## Sizing the System

The system needs to be capable of being large enough to provide enough heat to keep your house at a warm enough temperature inside to be comfortable while the temperature outside is at what we call the design temperature.

### Internal Design Temperature

MCS recommends an internal design temperature of 21C for living rooms, lounges and bedsits, 22C for Bathrooms and 18C for bedrooms, halls, landings, kitchens and toilets. We have based our suggestions upon maintaining the average temperature in the house at 20C.

### External Design Temperature

The external design temperature is defined by MCS as the hourly external dry bulb temperature equal to, or exceeded, for 99% of the hours in a year. This will vary depending upon where you are in the country but our calculations are based upon -3C.

### Sources of heat loss

You lose heat in your building from

- Each of the four walls
- The ceiling and roof
- The floor
- The windows
- The doors
- The thermal bridges where the elements above intersect
- Natural Ventilation
- Mechanical ventilation such as extract fans and cooker hoods

In general older buildings tend to be draftier and less well insulated so lose more heat while modern buildings tend to be better insulated and less well ventilated.

### Measuring Heat Loss & Energy Use

We measure heat loss in KW (Kilowatts) and energy loss in KWh or (Kilowatt hours). In pre metric days we used BTU/hr (British Thermal Units per Hour) and British Thermal Units.

Converting between KW and BTU/hr or KWh and BTU by using a factor of 3,412. 1KW is equal to 3,412 BTU/hr and 1KWh is equal to 3,412 BTU.

If we take a typical house with a 9.0KW heat loss using an internal design temperature of 20C and external design temperature of -3C then it will require a maximum of 9KW or 30,708 BTU/hr to maintain the internal temperature for 99% of the year. Typically this will equate to a yearly heat requirement of around 20,000 KWh or 68,240,000 BTU.

The above house if using a heat pump with an average COP of 3.0 would require 6,667 KWh of energy to run which at 12p per KWh equates to £800 per year.

The above house using a gas boiler at 90% efficiency would require 22,222 KWh of gas which at 4.5p per KWh equates to £1,000 per year.

### Selecting your Heat Pump

The best way to check on the heat loss of your house is for an MCS approved contractor to carry out a computer modelling exercise on it but you can get a rough idea of the heat loss by taking the total floor area and multiplying it by the figures in the chart below. This gives an instantaneous heat loss and normally installers would add 20% to allow for hot water and heating the building up from cold.

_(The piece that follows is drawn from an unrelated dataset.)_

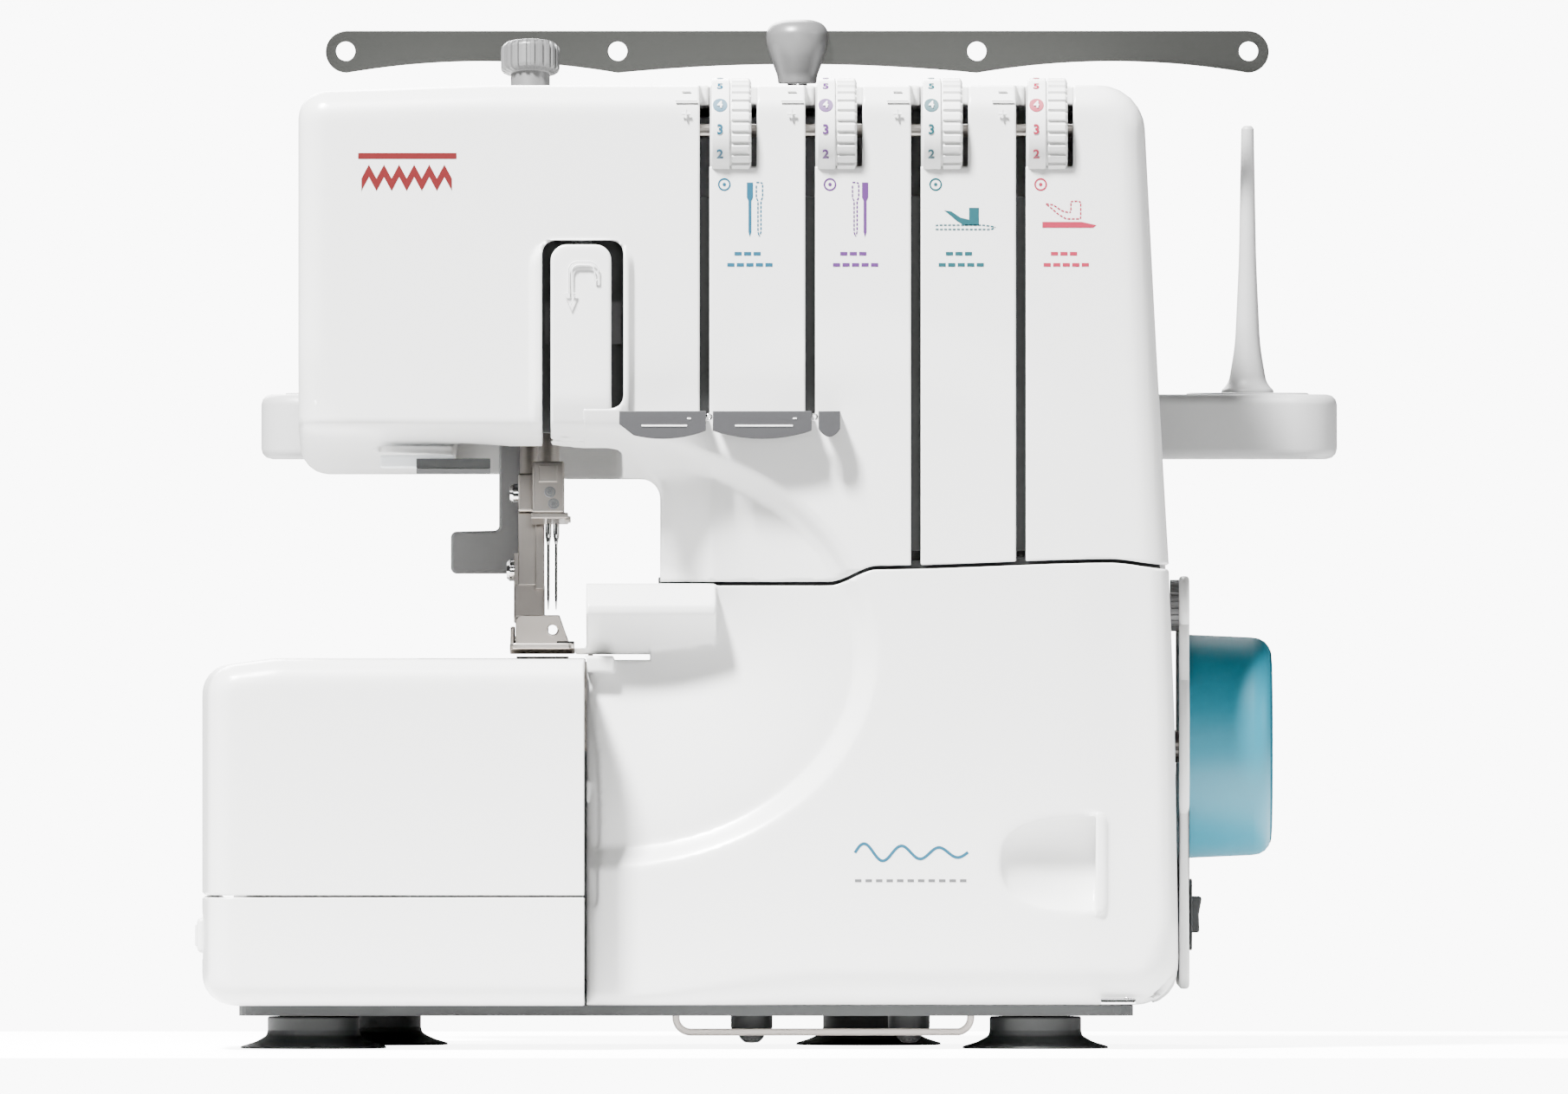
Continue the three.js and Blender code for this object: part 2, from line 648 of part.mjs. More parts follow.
function poleLowerTube() {
  const clip = block(POLE_X - 12, POLE_X + 12, BACK + GAP, POLE_Y, 100, 112);
  const bore = bar("z", 90, 260, [POLE_X, POLE_Y], 5.3);
  return cut(join(poleTube(6.4, 0, 98, 246), clip), bore);
}

/** The flat steel bar with an eye above each spool; its lower edge is scalloped between the eyes. */
function threadGuideBar() {
  const low = GUIDE_MIDDLE - GUIDE_HALF;
  const [left, right] = [POLE_X - GUIDE_END, POLE_X + GUIDE_END];
  const shape = new THREE.Shape();
  shape.moveTo(left, GUIDE_MIDDLE + GUIDE_HALF);
  shape.absarc(left, GUIDE_MIDDLE, GUIDE_HALF, Math.PI / 2, (3 * Math.PI) / 2, false);
  shape.quadraticCurveTo((left + SPOOL_X[1]) / 2, low + 7.2, SPOOL_X[1], low);
  shape.quadraticCurveTo(POLE_X, low + 5.4, SPOOL_X[2], low);
  shape.quadraticCurveTo((right + SPOOL_X[2]) / 2, low + 7.2, right, low);
  shape.absarc(right, GUIDE_MIDDLE, GUIDE_HALF, (3 * Math.PI) / 2, (5 * Math.PI) / 2, false);
  shape.closePath();
  const eyes = SPOOL_X.map((x) => bar("y", 60, 80, [x, GUIDE_MIDDLE + 0.2], 2.95));
  return cut(slab("xz", shape, POLE_Y - 0.6, POLE_Y + 0.6, 8), ...eyes);
}

function poleCap() {
  const cone = [[0, 296.5], [5.6, 296.5], [6.3, 299], [9.2, 307], [9.6, 309]];
  const dome = [[9.6, 312.5], [8.2, 314.8], [4.5, 316.1], [0, 316.3]];
  const barSlot = block(-20, 40, POLE_Y - 0.9, POLE_Y + 0.9, 301.6, 313.1);
  const rodHole = bar("z", 290, 300.5, [POLE_X, POLE_Y], POLE_ROD + GAP);
  return cut(turned(POLE_X, POLE_Y, [...cone, ...dome], 20), barSlot, rodHole);
}

part("spool_stand", spoolStand(), "grey");
SPOOL_X.forEach((x, i) => part("spool_pin_" + (i + 1), spoolPin(x), "grey"));
part("pole_lower_tube", poleLowerTube(), "steel");
part("pole_middle_tube", poleTube(4.9, 3.4, 118, 270), "steel");
part("pole_top_rod", poleTube(POLE_ROD, 0, 138, 300.2), "chrome");
part("thread_guide_bar", threadGuideBar(), "steel");
part("pole_cap", poleCap(), "grey");

// ---- Thread path on the front ----

function dialAxle() {
  return bar("x", -24, 96, [DIAL_Y, DIAL_Z], 2, 16);
}

/** A dial: number band on the left, ribbed band on the right, in steps of one rib. */
function tensionDial(x) {
  const smooth = bar("x", x, x + 6.6, [DIAL_Y, DIAL_Z], DIAL_RADIUS, 36);
  const ribs = new THREE.Shape();
  const count = 20;
  for (let i = 0; i < 2 * count; i += 1) {
    const radius = i % 2 ? DIAL_RADIUS - 0.9 : DIAL_RADIUS;
    const angle = (Math.PI * i) / count;
    ribs[i ? "lineTo" : "moveTo"](DIAL_Y + radius * Math.cos(angle), DIAL_Z + radius * Math.sin(angle));
  }
  ribs.closePath();
  const ribbed = slab("yz", ribs, x + 6.5, x + DIAL_WIDTH);
  const bore = bar("x", x - 1, x + DIAL_WIDTH + 1, [DIAL_Y, DIAL_Z], 2 + GAP, 12);
  return cut(join(smooth, ribbed), bore);
}

function threadChannelPlate() {
  return join(block(-26, 36, -96, -94.5, 190, 260), block(36, 88, -96, -94.5, 152, 260));
}

/** The thin steel plates under the slots, with their front lip turned down. */
function threadGuide(left, right, low, top) {
  const plate = block(left, right, -110, FRONT - GAP, top - 1.2, top);
  const round = (right - left) * 0.2;
  const lipShape = outline([[left, low, round], [right, low, round], [right, top], [left, top]]);
  return join(plate, slab("xz", lipShape, -110.8, -109.8));
}

/** The white tongue in the take-up slot, held at its foot. */
function takeUpCover() {
  const tongue = roundedBox("xz", -66.7, -48.2, HEAD_LOW + 9, 245.4, 5, FRONT - 0.2, FRONT + 2.6);
  const foot = block(-72, -42, FRONT + 3.2, FRONT + 5.5, 190.5, 202);
  const web = block(-64, -51, FRONT + 2, FRONT + 4, 190.5, 200);
  return join(tongue, foot, web);
}

/** A steel arm that carries the needle threads up and down behind the tongue. */
function takeUpLever() {
  const front = block(-68.6, -45.2, FRONT + 6.5, FRONT + 8, 215, 228);
  const rear = block(-58, -56, FRONT + 7.5, -54, 217, 226);
  const eye = bar("x", -60, -54, [-54, 221.5], 5);
  return join(front, rear, eye);
}

part("dial_axle", dialAxle(), "steel");
DIAL_LEFT.forEach((x, i) => part("tension_dial_" + (i + 1), tensionDial(x), "white"));
part("thread_channel_plate", threadChannelPlate(), "dark");
part("thread_guide_left", threadGuide(-45.8, -19.4, 186, 199.6), "midGrey");
part("thread_guide_middle", threadGuide(-17.3, 12.8, 185.6, 199.6), "midGrey");
part("thread_guide_right", threadGuide(14.9, 21.5, 187.7, 199.6), "midGrey");
part("take_up_cover", takeUpCover(), "white");
part("take_up_lever", takeUpLever(), "midGrey");
part("lamp_lens", block(-119, -96, -82, -62, 177.2, 181.4), "clear");

// ---- Needle and presser, on the lean ----

function needleClamp() {
  const body = roundedBox("xy", -72.5, -62.6, -4.5, 4.5, 1, 44.5, 61);
  const flange = block(-72.8, -61, -4.5, 4.5, 43, 45);
  const screws = [48.5, 53].map((z) => bar("y", -7, -3, [-65.5, z], 1.5, 12));
  const bores = [-67.7, -65.3].map((x) => bar("z", 40, 56, [x, 0], 1.25, 12));
  const barBore = bar("z", 57, 70, [NEEDLE_X, 0], 3.6);
  return cut(join(body, flange, ...screws), ...bores, barBore);
}

function needle(x) {
  const profile = [[0, 15], [0.2, 15], [0.42, 19], [0.42, 36], [0.95, 38], [0.95, 55.5], [0, 55.5]];
  return turned(x, 0, profile, 10);
}

function presserBar() {
  const rod = bar("z", 48, 168, [PRESSER_X, PRESSER_BACK], 3);
  const bracket = roundedBox("xy", -77, -70, PRESSER_BACK - 4.5, PRESSER_BACK + 4, 1, 48, 60);
  return join(rod, bracket);
}

/** The shank that the foot hangs from, clamped on the end of the presser bar. */
function presserFootHolder() {
  const back = PRESSER_BACK;
  const shank = block(-77, -70.5, back - 3, back + 3, 25, 47.7);
  const shoulder = block(-78.3, -68.8, back - 3, back + 3, 14.5, 25.5);
  const tongue = block(-77.5, -69.5, back - 3, back + 3, 10.2, 15);
  const screw = bar("x", -80.5, -76.5, [back, 37], 2.5, 16);
  return join(shank, shoulder, tongue, screw);
}

/** The foot: a level sole with a slot for the needles, and two side walls that carry its pin. */
function presserFoot() {
  const [low, top] = [BED_TOP + 1.3, BED_TOP + 3.1];
  const sole = roundedBox("xy", -79.3, -59.6, -86, -36, 2, low, top);
  const slot = block(-70.5, -62.5, -67, -56, low - 1, top + 8);
  const walls = [-79.3, -69.1].map((x) => block(x, x + 1.4, PIN_Y - 6, PIN_Y + 6, top - 0.5, PIN_Z + 4.2));
  const pin = bar("x", -79, -68, [PIN_Y, PIN_Z], 1.2, 12);
  const rightBlock = block(-65.1, -59.6, -54, -38, top - 0.5, top + 3);
  return join(cut(sole, slot), ...walls, pin, rightBlock);
}

function pressureKnob() {
  const back = PRESSER_BACK;
  const ribs = new THREE.Shape();
  const count = 24;
  for (let i = 0; i < 2 * count; i += 1) {
    const radius = i % 2 ? 8.3 : 9;
    const angle = (Math.PI * i) / count;
    ribs[i ? "lineTo" : "moveTo"](PRESSER_X + radius * Math.cos(angle), back + radius * Math.sin(angle));
  }
  ribs.closePath();
  const head = slab("xy", ribs, 187.9, 196.2);
  return join(head, bar("z", 175.5, 189, [PRESSER_X, back], 6));
}

part("needle_bar", bar("z", 57.2, 172, [NEEDLE_X, 0], 3.3), "steel", leaning);
part("needle_clamp", needleClamp(), "steel", leaning);
part("needle_left", needle(-67.7), "chrome", leaning);
part("needle_right", needle(-65.3), "chrome", leaning);
part("presser_bar", presserBar(), "steel", leaning);
part("presser_foot_holder", presserFootHolder(), "steel", leaning);
part("presser_foot", presserFoot(), "steel");
part("pressure_knob", pressureKnob(), "grey", leaning);

/** The grey L-shaped lever behind the foot: a finger pad to the left at the foot of an upright. */
function presserLifter() {
  const shape = outline([
    [-97.8, 145, 1.5],
    [-76.4, 145, 3],
    [-76.4, 190, 3],
    [-83, 190, 3],
    [-83, 158, 2],
    [-97.8, 158, 1.5],
  ]);
  return slab("xz", shape, LIFTER_Y - 3, LIFTER_Y + 3);
}

part("presser_lifter", presserLifter(), "midGrey");

// ---- Under the bed ----

function needlePlate() {
  const plate = roundedBox("xy", -106.9, -57.2, -91.6, -38.4, 1.5, BED_TOP - 2.6, BED_TOP - 0.4);
  const needleSlot = block(-71, -62, -68, -56, 110, 125);
  const feedSlots = block(-79, -60, -54, -42, 110, 125);
  const leg = block(-105, -85, -87, -60, 112, BED_TOP - 2);
  return cut(join(plate, leg), needleSlot, feedSlots);
}

function feedDogs() {
  const toothed = new THREE.Shape();
  toothed.moveTo(-52, 104);
  toothed.lineTo(-52, BED_TOP - 0.6);
  for (let y = -52; y < -44; y += 2) {
    toothed.lineTo(y + 1, BED_TOP + 0.6);
    toothed.lineTo(y + 2, BED_TOP - 0.6);
  }
  toothed.lineTo(-44, 104);
  toothed.closePath();
  return slab("yz", toothed, -77.5, -61.5);
}

function upperKnife() {
  const blade = block(-55.5, -54, -66, -59, 90, 132);
  const hub = bar("x", -55.5, -48, [-62.5, 88], 4.5);
  return join(blade, hub);
}

function lowerKnife() {
  return join(block(-57.2, -55.8, -66, -58, 98, 118.2), block(-64, -55.8, -66, -58, 94, 99));
}

function upperLooper() {
  const arm = block(-50, -47, -77, -73, 62, 108);
  const tip = slab("xz", outline([[-61, 111], [-59, 106.5, 2], [-47, 104, 2], [-47, 109]]), -76.5, -74);
  return join(arm, tip, bar("y", -78, -72, [-48.5, 62], 5));
}

function lowerLooper() {
  const arm = block(-42, -39, -71.5, -68.5, 52, 92);
  const tip = slab("xz", outline([[-58, 94], [-56, 90.5, 2], [-39, 86, 2], [-39, 92]]), -71.2, -69);
  return join(arm, tip, bar("y", -71.7, -68, [-40.5, 52], 5));
}

part("needle_plate", needlePlate(), "steel");
part("feed_dogs", feedDogs(), "chrome");
part("upper_knife", upperKnife(), "steel");
part("lower_knife", lowerKnife(), "steel");
part("upper_looper", upperLooper(), "steel");
part("lower_looper", lowerLooper(), "steel");

/** The rod at the foot of the looper cover; it slides with the cover, which tilts on it. */
function coverHingeRod() {
  return bar("x", -50, 111, [HINGE_Y, HINGE_Z], 1.6, 16);
}

part("cover_hinge_rod", coverHingeRod(), "chrome");

export default machine;
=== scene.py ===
import json
import math
from functools import reduce

import bmesh
import bpy
import numpy as np
from mathutils import Matrix, Vector

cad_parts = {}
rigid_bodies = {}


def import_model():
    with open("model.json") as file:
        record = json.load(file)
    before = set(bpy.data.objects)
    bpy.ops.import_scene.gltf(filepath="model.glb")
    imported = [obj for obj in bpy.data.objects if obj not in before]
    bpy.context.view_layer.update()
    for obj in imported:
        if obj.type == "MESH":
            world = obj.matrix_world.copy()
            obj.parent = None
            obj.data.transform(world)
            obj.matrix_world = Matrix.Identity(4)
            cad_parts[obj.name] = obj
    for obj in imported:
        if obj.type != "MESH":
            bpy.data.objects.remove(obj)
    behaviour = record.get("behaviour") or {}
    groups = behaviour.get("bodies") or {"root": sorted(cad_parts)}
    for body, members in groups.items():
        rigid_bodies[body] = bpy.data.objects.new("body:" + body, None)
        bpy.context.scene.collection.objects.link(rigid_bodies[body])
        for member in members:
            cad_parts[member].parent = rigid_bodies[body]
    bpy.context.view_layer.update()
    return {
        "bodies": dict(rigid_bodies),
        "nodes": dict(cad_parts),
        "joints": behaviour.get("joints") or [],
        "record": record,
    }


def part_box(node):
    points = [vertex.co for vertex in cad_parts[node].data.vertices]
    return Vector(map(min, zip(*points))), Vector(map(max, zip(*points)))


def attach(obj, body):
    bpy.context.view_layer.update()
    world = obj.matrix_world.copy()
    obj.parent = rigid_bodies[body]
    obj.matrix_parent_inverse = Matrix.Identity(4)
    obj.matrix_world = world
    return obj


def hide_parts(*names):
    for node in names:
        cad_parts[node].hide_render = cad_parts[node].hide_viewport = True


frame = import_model()

# The overlock machine's looks. Shapes are in millimetres, and become metres when a mesh is made.
MM = 0.001
PIECES = bpy.data.collections.new("pieces")
bpy.context.scene.collection.children.link(PIECES)


def node_box(name):
    """Lowest and highest corner of a CAD node, in millimetres."""
    low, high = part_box(name)
    return np.array(low) / MM, np.array(high) / MM


HEAD_LOW, HEAD_HIGH = node_box("upper_housing")
COVER_LOW, COVER_HIGH = node_box("looper_cover")
REAR_HIGH = node_box("rear_housing")[1]
BED_LOW, BED_HIGH = node_box("bed_cover")
# ---------------------------------------------------------------- signed distances, negative inside


def length_of(*parts):
    return np.sqrt(sum(part * part for part in parts))


def ramp(value, start, end):
    """0 before start, 1 after end, smooth between."""
    t = np.clip((value - start) / (end - start), 0, 1)
    return t * t * (3 - 2 * t)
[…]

Age of the building or construction standard | Heat loss per square metre of floor KW/m2 |

Old building 1960s or before | 0.12 KW/m2 |

1970s building | 0.1 KW/m2 |

1980s building | 0.08 KW/m2 |

1990s building | 0.06 KW/m2 |

2000 onwards | 0.05 KW/m2 |

2010 onwards | 0.04 KW/m2 |

These figures are only approximate and should always be checked using the MCS method by a trained contractor.

### Example 1

So for example. If you have a 1980s house with 60 m2 downstairs and 80m2 upstairs for a total of 140m2 and this has not been upgraded with modern glazing and insulation then this will need 0.8 KW/m2 and so 140 x 80 is 11.2KW. Adding 20% would give us a heat pump needing 13.4KW at design conditions.

The problem with this example is that the largest single phase heat pump available only gives 12.0 KW at design conditions. We have the option of using a three phase model at 16.0 KW or using two heat pumps, either one for upstairs and one for down or mixing the two on a thermal break. Both options are possible but the cost will be high and it is possible that the building will not meet the requirements of the RHI.

The best solution would be to improve the building structure by extra insulation and improved glazing. That would improve the building to a modern class of 0.05 KW/m2 needing only 7KW. Adding 20% gives us a heat pump providing 8.4KW

This would be a 9KW TCAP model and installing one 9KW TCAP model is much cheaper than the two 9 KW standard models needed by the unmodified building.

Or to put it in terms of energy use. Before modification the building had 11.2 KW instantaneous requirement and over a year might have needed 25,000KWh of heat. With a heat pump this would have cost £1,000 per year to run or with a gas boiler £1,250. But with the modifications the instantaneous requirement is reduced to 7.0 KW and therefore the annual requirement drops to 15,556 KWh at a cost of £622 per year. In theory the heating costs are halved.

### Example 2

A modern house built in 2007 has 60 m2 downstairs and 60 m2 upstairs. This is a total of 120 m2 and at 0.05 W/m2 this needs 6KW. Adding 20% we should select a unit giving 7.2KW and this will be a 9KW standard model.